>> START

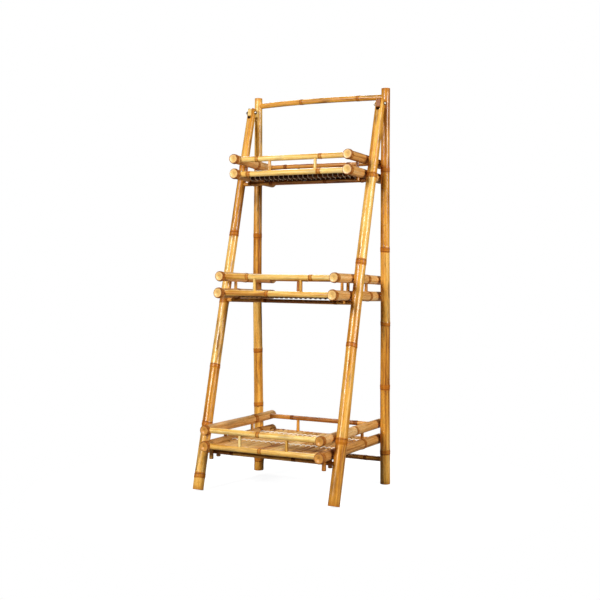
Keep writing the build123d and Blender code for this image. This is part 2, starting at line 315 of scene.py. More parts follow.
def end_material(name, light, dark):
    """Sanded end grain: dark fibre dots that crowd towards the rim."""
    mat = Shader(name)
    grain = mat.attribute("grain", "Vector")
    dots = mat.node("TexVoronoi", {"Vector": grain, "Scale": 900.0}, "Distance")
    spots = mat.ramp(dots, (0.12, 1.0), (0.42, 0.0))
    blotch = mat.noise(grain, (160.0, 160.0, 160.0), 3.0, 0.6)
    rim = mat.attribute("rim")
    colour = mat.mix(blotch, light, mat.mix(0.45, light, dark))
    near_rim = mat.scaled(rim, 0.55, 0.15)
    colour = mat.mix(mat.times(spots, near_rim), colour, dark)
    worn = mat.scaled(blotch, 0.12, rim)
    colour = mat.mix(mat.ramp(worn, (0.90, 0.0), (1.0, 0.92)), colour, (98, 50, 14))
    saw = mat.noise(grain, (1600.0, 60.0, 60.0), 2.0, 0.5)
    normal = mat.bump(mat.math("ADD", saw, spots), 0.3, 0.2 * MM)
    return mat.finish(Base_Color=colour, Roughness=0.5, Normal=normal, Coat_Weight=0.25,
                      Coat_Roughness=0.25)


def cord_material(name, clean, dusty, lay_shade):
    """Waxed two-tone twine, with painted shade in the lay between its strands."""
    mat = Shader(name)
    grain = mat.attribute("grain", "Vector")
    lay = mat.attribute("lay")
    fuzz = mat.noise(grain, (2500.0, 2500.0, 700.0), 3.0, 0.7)
    wear = mat.noise(grain, (40.0, 40.0, 40.0), 2.0, 0.5)
    colour = mat.mix(wear, clean, dusty)
    # painted shade in the grooves of the lay
    colour = mat.mix(mat.ramp(lay, (0.0, 0.75), (0.5, 0.0)), colour, lay_shade)
    colour = mat.mix(mat.times(fuzz, 0.3), colour, dusty)
    normal = mat.bump(fuzz, 0.5, 0.15 * MM)
    return mat.finish(Base_Color=colour, Roughness=0.75, Normal=normal, Sheen_Weight=0.3)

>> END

• Set problem
Write out the full listing exactly as given.

• Output below
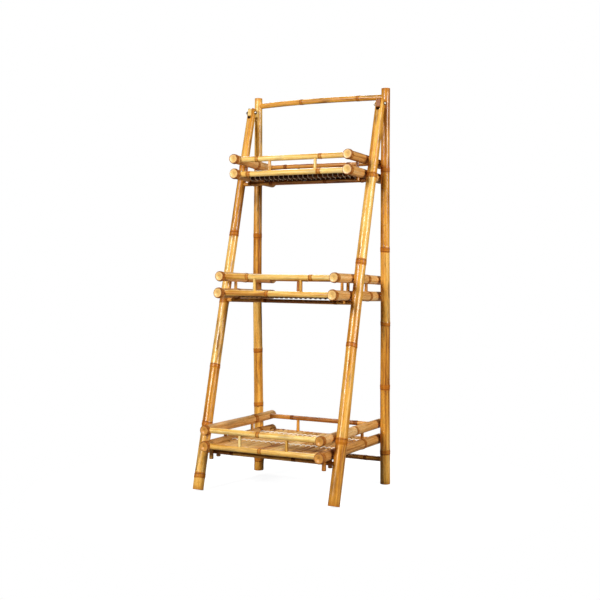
Keep writing the build123d and Blender code for this image. This is part 2, starting at line 315 of scene.py. More parts follow.
def end_material(name, light, dark):
    """Sanded end grain: dark fibre dots that crowd towards the rim."""
    mat = Shader(name)
    grain = mat.attribute("grain", "Vector")
    dots = mat.node("TexVoronoi", {"Vector": grain, "Scale": 900.0}, "Distance")
    spots = mat.ramp(dots, (0.12, 1.0), (0.42, 0.0))
    blotch = mat.noise(grain, (160.0, 160.0, 160.0), 3.0, 0.6)
    rim = mat.attribute("rim")
    colour = mat.mix(blotch, light, mat.mix(0.45, light, dark))
    near_rim = mat.scaled(rim, 0.55, 0.15)
    colour = mat.mix(mat.times(spots, near_rim), colour, dark)
    worn = mat.scaled(blotch, 0.12, rim)
    colour = mat.mix(mat.ramp(worn, (0.90, 0.0), (1.0, 0.92)), colour, (98, 50, 14))
    saw = mat.noise(grain, (1600.0, 60.0, 60.0), 2.0, 0.5)
    normal = mat.bump(mat.math("ADD", saw, spots), 0.3, 0.2 * MM)
    return mat.finish(Base_Color=colour, Roughness=0.5, Normal=normal, Coat_Weight=0.25,
                      Coat_Roughness=0.25)


def cord_material(name, clean, dusty, lay_shade):
    """Waxed two-tone twine, with painted shade in the lay between its strands."""
    mat = Shader(name)
    grain = mat.attribute("grain", "Vector")
    lay = mat.attribute("lay")
    fuzz = mat.noise(grain, (2500.0, 2500.0, 700.0), 3.0, 0.7)
    wear = mat.noise(grain, (40.0, 40.0, 40.0), 2.0, 0.5)
    colour = mat.mix(wear, clean, dusty)
    # painted shade in the grooves of the lay
    colour = mat.mix(mat.ramp(lay, (0.0, 0.75), (0.5, 0.0)), colour, lay_shade)
    colour = mat.mix(mat.times(fuzz, 0.3), colour, dusty)
    normal = mat.bump(fuzz, 0.5, 0.15 * MM)
    return mat.finish(Base_Color=colour, Roughness=0.75, Normal=normal, Sheen_Weight=0.3)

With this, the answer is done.